Aus grimmen wurden zahme Löwen

«Huch», erschreckte sich ein Gast am Apérobuffet und schnappte sich das letzte Lachsbrötchen. «Jetzt muss ich mich aber mal oben umschauen gehen.» Und so stieg er die zwei Treppen hoch ins Obergeschoss. Dort stehen sie, die Schätze der Löwen – bei Leihgebern aufgetrieben, ins Museum transportiert, sorgfältig beschrieben und auf Hochglanz gebracht von Zunftmeister Willi Itel, Zunftschreiber Hermann Sieber, Kuratorin Helga Sandl und Historiker Markus Brühlmeier. Eines der Highlights ist gewiss das Sparbüchlein aus den 30er-Jahren mit der Aufschrift «Zunft zum zahmen Löwen» – anscheinend schien der damalige Bankverwalter Sinn für Humor gehabt zu haben, vermutete Kuratorin Helga Sandl. «Das war Herr Gubler. Wer ihn gekannt hat, kannte auch seine Witze», meinte Zunftmeister Willi Itel bei seiner Ansprache lachend. Aber auch die erste Zunfturkunde sorgte für Unterhaltung und staunende Gesichter. Statt dem Gründungsjahr der Löwen, 1418, steht auf dem Original 1632. Weshalb gibt es keine aus der Gründungszeit? «Die erste Urkunde wurde zerstört, als Adam Fischli und Anna Zimmermann das Zunfthaus – wo heute die Freihandbibliothek steht – infolge ihrer Hochzeit abbrannten», erzählte Willi Itel.
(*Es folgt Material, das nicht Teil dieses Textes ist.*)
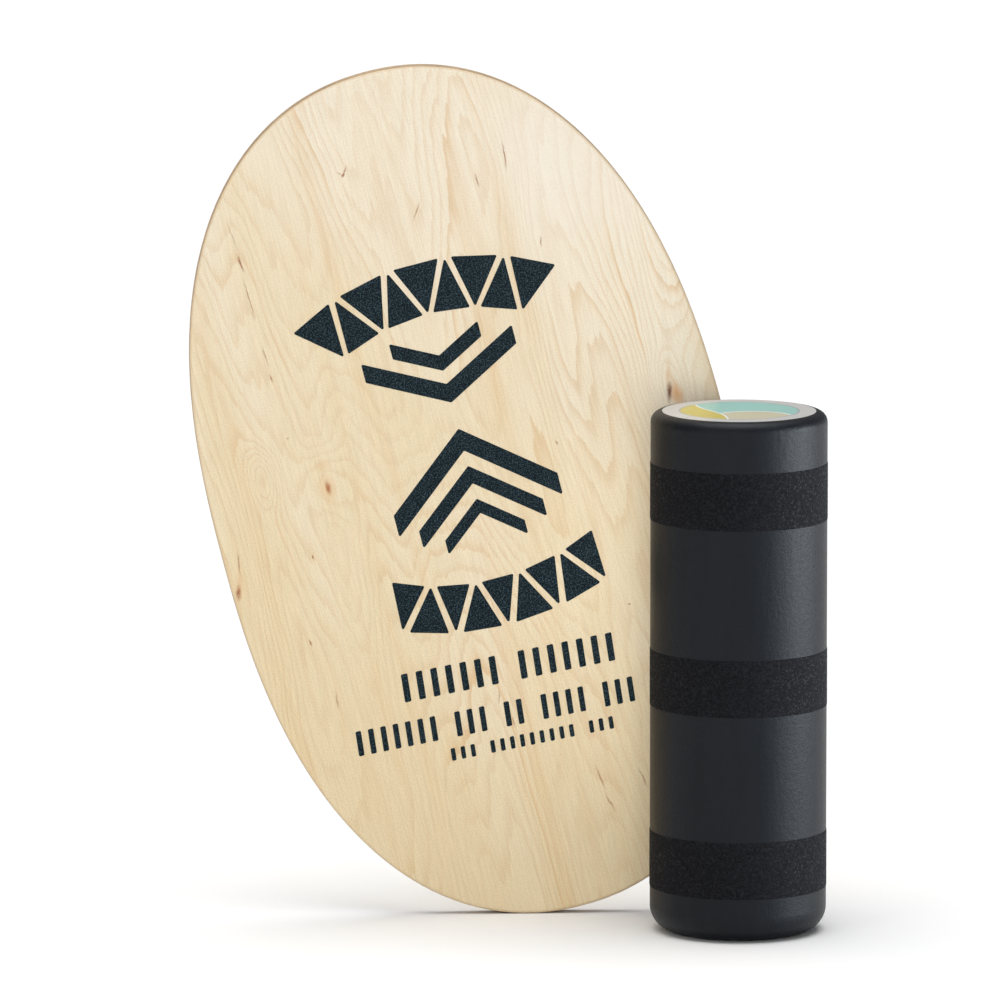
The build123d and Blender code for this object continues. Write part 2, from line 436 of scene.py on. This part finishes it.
def grip_band(node, material):
    """A strip of coarse grip material round the shell, with eased rims and a butt seam at the back.

    Its outermost rows and columns go down to the shell, so that it has no open edge to look under.
    """
    low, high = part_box(node)
    height, thickness = high.z - low.z, BAND_RADIUS - SHELL_RADIUS
    rows, columns = round(height / GRIT_STEP), round(2 * pi * SHELL_RADIUS / GRIT_STEP)
    half_seam = BAND_SEAM / 2 / SHELL_RADIUS
    rim_drop = 1.6  # the eased rims lie lower than the rest, in grain heights below the CAD surface
    vertices, faces = [], []
    for column in range(columns + 1):
        turn = half_seam + (2 * pi - 2 * half_seam) * column / columns
        out = Vector((sin(turn), cos(turn), 0))
        at_seam = column in (0, columns)
        for row in range(-1, rows + 2):
            z = low.z + height * min(max(row, 0), rows) / rows
            buried = at_seam or row in (-1, rows + 1)
            near_rim = min(row, rows - row, column, columns - column) < 1
            top = thickness - GRIT_RELIEF * (rim_drop if near_rim else 1.0)
            reach = SHELL_RADIUS + (0.0 if buried else top)
            point = out * reach + Vector((0, 0, z))
            if not buried:
                point += out * GRIT_RELIEF * grit_height(point)
            vertices.append(point)
    ring = rows + 3
    for column in range(columns):
        for row in range(ring - 1):
            a = column * ring + row
            faces.append((a, a + 1, a + ring + 1, a + ring))
    return mesh_piece(node + "_grit", vertices, faces, material, "roller", node)


# ---------------------------------------------------------------- stage
def floor():
    """A plain pale floor, wide enough to fill every view."""
    reach = 30.0
    corners = [(-reach, -reach, 0), (reach, -reach, 0), (reach, reach, 0), (-reach, reach, 0)]
    mesh = bpy.data.meshes.new("floor")
    mesh.from_pydata(corners, [], [(0, 1, 2, 3)])
    ground = bpy.data.objects.new("floor", mesh)
    bpy.context.scene.collection.objects.link(ground)
    s = Shader("floor")
    s.set(Base_Color=(0.93, 0.93, 0.93), Roughness=0.9)
    s.bsdf.inputs["Specular IOR Level"].default_value = 0.0
    mesh.materials.append(s.material)


def softbox(name, azimuth, elevation, distance, size, radiance, target, tint=(1, 1, 1)):
    """A rectangular softbox that faces the target. Azimuth 0 is on the -Y side, 90 on the +X side."""
    light = bpy.data.lights.new(name, "AREA")
    light.shape = "RECTANGLE"
    light.size, light.size_y = size
    light.energy = radiance * pi * size[0] * size[1]
    light.color = tint
    holder = bpy.data.objects.new(name, light)
    bpy.context.scene.collection.objects.link(holder)
    azimuth, elevation = radians(azimuth), radians(elevation)
    away = Vector((sin(azimuth) * cos(elevation), -cos(azimuth) * cos(elevation), sin(elevation)))
    holder.location = target + away * distance
    holder.rotation_euler = away.to_track_quat("Z", "Y").to_euler()
    holder.visible_camera = False
    return holder


def flagged(light, pieces):
    """Keep a lamp off everything but these pieces, as a flag on a stand does."""
    lit = bpy.data.collections.new(light.name + "_lit")
    for piece in pieces:
        lit.objects.link(piece)
    light.light_linking.receiver_collection = lit


def lights(deck_pieces, roller_pieces):
    """An even wash from above, and softboxes. Four of them are flagged to the deck or to the roller."""
    cool, face_y = (0.97, 0.99, 1.0), DECK_CENTRE.y
    wash = bpy.data.lights.new("wash", "SUN")
    wash.energy = 2.75
    wash.angle = radians(60)
    above = bpy.data.objects.new("wash", wash)
    above.rotation_euler = (radians(0.5), 0, 0)
    bpy.context.scene.collection.objects.link(above)
    softbox("fill", -42, 20, 3.0, (0.8, 1.6), 1.9, Vector((0.0, 0.0, 0.3)), cool)
    softbox("front", -4, 14, 4.0, (2.0, 1.2), 2.0, Vector((-0.15, 0.0, 0.4)))
    side = softbox("side", 78, 4, 2.2, (1.9, 1.0), 12.0, Vector((0.0, 0.0, 0.22)), (0.92, 0.97, 1.0))
    flagged(side, roller_pieces)
    sheen = softbox("sheen", 4, -8, 1.1, (0.4, 0.4), 3.6, Vector((-0.12, face_y, 0.66)))
    key = softbox("key", -45, 16, 3.0, (0.8, 1.6), 1.0, Vector((-0.1, 0.0, 0.35)), cool)
    kicker = softbox("kicker", 0, 0, 0.12, (0.04, 0.34), 1.5, Vector((-0.092, face_y, 0.27)))
    for lamp in (sheen, key, kicker):
        flagged(lamp, deck_pieces)
    world = bpy.data.worlds.new("studio")
    world.use_nodes = True
    sky = world.node_tree.nodes["Background"].inputs
    sky["Color"].default_value = (1, 1, 1, 1)
    sky["Strength"].default_value = 0.24
    bpy.context.scene.world = world


def camera():
    """A long lens a little above the board and slightly to its left."""
    azimuth, elevation, distance, frame_width = radians(-3.0), radians(8.8), 11.0, 0.8685
    low, high = cad_box
    off_centre = Vector((-0.0092, -0.0099, 0.0051))
    aim = (low + high) / 2 + off_centre
    data = bpy.data.cameras.new("camera")
    data.sensor_width = 36.0
    data.lens = data.sensor_width * distance / frame_width
    data.clip_end = 100.0
    view = bpy.data.objects.new("camera", data)
    bpy.context.scene.collection.objects.link(view)
    away = Vector((sin(azimuth) * cos(elevation), -cos(azimuth) * cos(elevation), sin(elevation)))
    view.location = aim + away * distance
    view.rotation_euler = away.to_track_quat("Z", "Y").to_euler()
    bpy.context.scene.camera = view


def dress(node, material):
    """Give a CAD node that stays its material."""
    for slot in nodes[node].material_slots:
        slot.material = material


camera()
floor()

dress("ply_01", wood_face("birch_face", False))
dress("ply_13", wood_face("birch_back", True))
for number in range(2, 13):
    cross = number % 2 == 0
    first = (number - 1) * PLY
    tone = EDGE_CROSS if cross else EDGE_LONG
    dress(f"ply_{number:02d}", wood_edge(f"birch_edge_{number:02d}", tone, first, cross))

print_ink = ink()
for node in ("print_upper", "print_lower", "print_bars"):
    dress(node, print_ink)

plastic = roller_plastic()
dress("roller_shell", plastic)
dress("vent_plug", plastic)
dress("end_label", label_print())
grit = grip_grit()
bands = [grip_band(node, grit) for node in BANDS]

# The side lamp would only glare on the label, so the label isn't one of its pieces
deck_pieces = [piece for name, piece in nodes.items() if name.startswith(("ply", "print"))]
lights(deck_pieces, bands + [nodes["roller_shell"], nodes["vent_plug"]])

bpy.context.scene.view_settings.view_transform = "Standard"
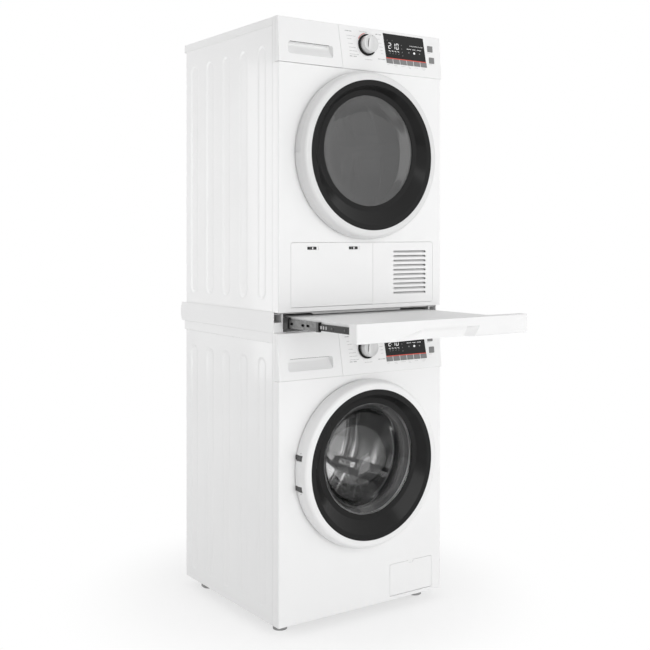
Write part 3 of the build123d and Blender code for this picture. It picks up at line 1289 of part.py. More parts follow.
def shelf_front():
    """Hollow moulded front with a finger scoop in its lower edge."""
    z = (KIT_Z + FRONT_Z[0], KIT_Z + FRONT_Z[1])
    y = (SHELF_FRONT_Y, -SHELF_OUT)
    whole = block(about(0, FRONT_W), y, z)
    body = fillet(whole.edges().filter_by(Axis.Z).group_by(Axis.Y)[0], FRONT_R)
    body = fillet(body.edges().filter_by(Axis.X).group_by(Axis.Y)[0], FRONT_R / 2)
    w = FRONT_WALL
    body -= block(about(0, FRONT_W - 2 * w), (y[0] + w, y[1] + 1), (z[0] + w, z[1] - w))
    # mounting strip that the shelf board is screwed to
    strip = (KIT_Z + SLIDE_Z - INNER_H / 2, z[1] - w / 2)
    body += block(about(0, SHELF_W), (y[1] - w, y[1]), strip)
    return body + (scoop(w) & whole) - scoop(0)


# ---- write ----------------------------------------------------------------------------------
def main():
    save("washer_cabinet", washer_cabinet())
    save("washer_front_panel", washer_front_panel())
    save("washer_top_cover", top_cover(WASHER))
    save("washer_fascia", fascia(WASHER, TRAY_Z))
    save("washer_drawer_housing", washer_drawer_housing())
    save("washer_drawer", washer_drawer())
    save("washer_gasket", washer_gasket())
    save("washer_tub", washer_tub())
    save("washer_drum", washer_drum())
    save("washer_drum_pulley", washer_drum_pulley())
    save("washer_motor_pulley", washer_motor_pulley())
    save("washer_tub_mounting", Compound(washer_tub_mounting()))
    save("washer_drain_pump", washer_drain_pump())
    save("washer_filter_flap", washer_filter_flap())
    save("washer_door_glass", washer_door_glass())
    save("dryer_cabinet", dryer_cabinet())
    save("dryer_front_panel", dryer_front_panel())
    save("dryer_top_cover", top_cover(DRYER))
    save("dryer_fascia", dryer_fascia())
    save("dryer_water_tank", dryer_water_tank())
    save("dryer_drum", dryer_drum())
    save("dryer_bulkhead", dryer_bulkhead())
    save("dryer_lint_filter", dryer_lint_filter())
    save("dryer_condenser_flap", dryer_condenser_flap())
    save("dryer_flap_latches", Compound(dryer_flap_latches()))
    save("dryer_grille", dryer_grille())
    save("dryer_door_glass", dryer_door_glass())
    for machine in (WASHER, DRYER):
        name = machine.name
        save(f"{name}_knob", knob(machine))
        save(f"{name}_power_key", side_key(machine, POWER_AT))
        save(f"{name}_start_key", side_key(machine, START_AT))
        for number, (left, right) in enumerate(key_places(), 1):
            save(f"{name}_key_{number}", function_key(machine, left, right))
        save(f"{name}_door_ring", door_ring(machine))
        save(f"{name}_door_trim", door_trim(machine))
    save("display_windows", Compound(display_windows()))
    save("door_hinges", Compound(door_hinges()))
    save("drive_motors", Compound(drive_motors()))
    save("drive_belts", Compound(drive_belts()))
    save("levelling_feet", Compound(levelling_feet()))
    save("kit_frame", kit_frame())
    save("slide_fixed", Compound(slide_fixed()))
    save("slide_middle", Compound(slide_middle()))
    save("slide_inner", Compound(slide_inner()))
    save("shelf_board", shelf_board())
    save("shelf_front", shelf_front())


main()
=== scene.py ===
import math

import bmesh
import bpy
from mathutils import Matrix, Vector

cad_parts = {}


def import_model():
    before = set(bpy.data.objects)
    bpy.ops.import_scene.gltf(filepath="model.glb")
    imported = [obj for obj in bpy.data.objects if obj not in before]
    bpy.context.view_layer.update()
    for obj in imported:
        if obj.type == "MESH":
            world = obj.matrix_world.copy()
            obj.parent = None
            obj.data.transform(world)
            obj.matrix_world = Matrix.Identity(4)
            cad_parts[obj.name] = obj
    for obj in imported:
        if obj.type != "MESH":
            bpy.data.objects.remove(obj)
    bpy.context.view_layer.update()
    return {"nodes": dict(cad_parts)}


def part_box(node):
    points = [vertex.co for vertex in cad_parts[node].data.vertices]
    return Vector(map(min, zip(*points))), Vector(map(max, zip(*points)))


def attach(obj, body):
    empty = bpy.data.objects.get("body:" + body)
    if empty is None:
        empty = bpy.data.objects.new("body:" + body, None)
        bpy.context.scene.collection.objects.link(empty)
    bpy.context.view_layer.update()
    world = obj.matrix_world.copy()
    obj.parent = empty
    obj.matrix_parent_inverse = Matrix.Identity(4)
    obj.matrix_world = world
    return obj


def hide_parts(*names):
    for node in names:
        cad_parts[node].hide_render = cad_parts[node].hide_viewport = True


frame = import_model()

# Sizes are in millimetres, measured as in the model: X to the right, Y from the plane of the
# front panels towards the wall, Z up from the floor. MM turns them into the frame's metres.
MM = 0.001
NODES = frame["nodes"]
PLANE_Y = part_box("washer_front_panel")[0].y
TO_FRAME = Matrix.Translation((0, PLANE_Y, 0)) @ Matrix.Scale(MM, 4)

# places on a control panel are X and a height measured up the panel's leaning face
FASCIA_LIP = 5.0        # the panel's lower edge stands proud of the front panel
FASCIA_BACK = 5.5       # and its upper edge is set back
WINDOW_X = (84.0, 240.5)    # the display window's left and right edge at KEY_V
WINDOW_V = (46.5, 121.0)
SLANT = 10.5 / 90.0     # sideways lean of the display per mm of height
KEY_V = 31.0            # lower edge of the function keys
KEY_COUNT = 6
KEY_PITCH = (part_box("washer_key_2")[0].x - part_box("washer_key_1")[0].x) / MM
KNOB_X = 11.0
KNOB_V = 77.0
SIDE_PRINT = ((243.5, 77.4), (248, 42.0))   # captions under the power and start keys
GRIP_SHADE = (-191.5, 60.9, 134, 1.3)    # dark strip of painted shade over a grip: middle, height, length and width

EYE_UP = 14.0           # a door's glass sits above its ring's centre
EYE_R = 178.0           # inner edge of the trim's slope, where the glass is seated
EYE_Y = -27.0
STEP_T = 2.0            # thickness of the trim's step, which covers the glass's edge
GAP = 0.3               # between that step and the glass
BOWL_R = 138.0          # the washer's bowl at the front panel's plane

SLIDE_UP = 27.5
KIT_BULGE = 10.0

SLOT_X = (110.5, 237.5)     # the grille's slots; heights are from the dryer cabinet's bottom
SLOT_Z = (36.0, 174.0)
SLOT_COUNT = 10
LATCH_X = (-184.5, -38.5)   # middles of the condenser flap's latches
LATCH_Z = 180.0

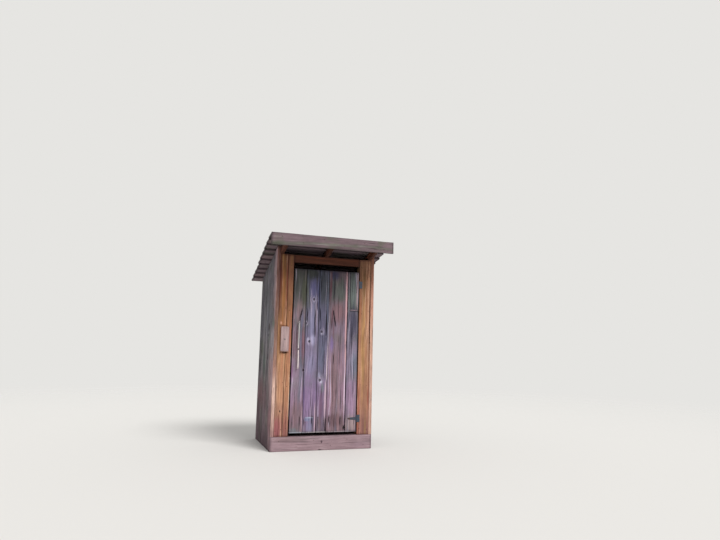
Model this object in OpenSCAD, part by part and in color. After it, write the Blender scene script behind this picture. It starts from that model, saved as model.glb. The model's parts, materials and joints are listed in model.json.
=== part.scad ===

Von «Partylöwen» und Gelagen

Ja, ausgiebig gefeiert haben die Löwen oft und gerne – auch beim Bärchtele- Essen, bei dem man zwei bis drei Tage lang gegessen hat. Als Symbol dafür steht ein edler, glänzender Ritterbecher auf einem Tisch in der Ausstellung. «Es wurde nicht selten zu einem richtigen Gelage», so Willi Itel. «Ab und an haben sich sogar Pfarrer und Lehrer geprügelt.» Am Freitag ging es selbstverständlich ganz friedlich zu und her. Zumindest im Museum. Was sich beim anschliessenden Festschmaus im Restaurant Da Pulcinella noch abspielte, wissen nur diejenigen, die dorthin weiterzogen.

Der nächste «Streich» der Grimmen Löwen folgt am 1. Dezember. Dann findet die Vernissage des Buches «Diessenhofen und seine Zunft» statt.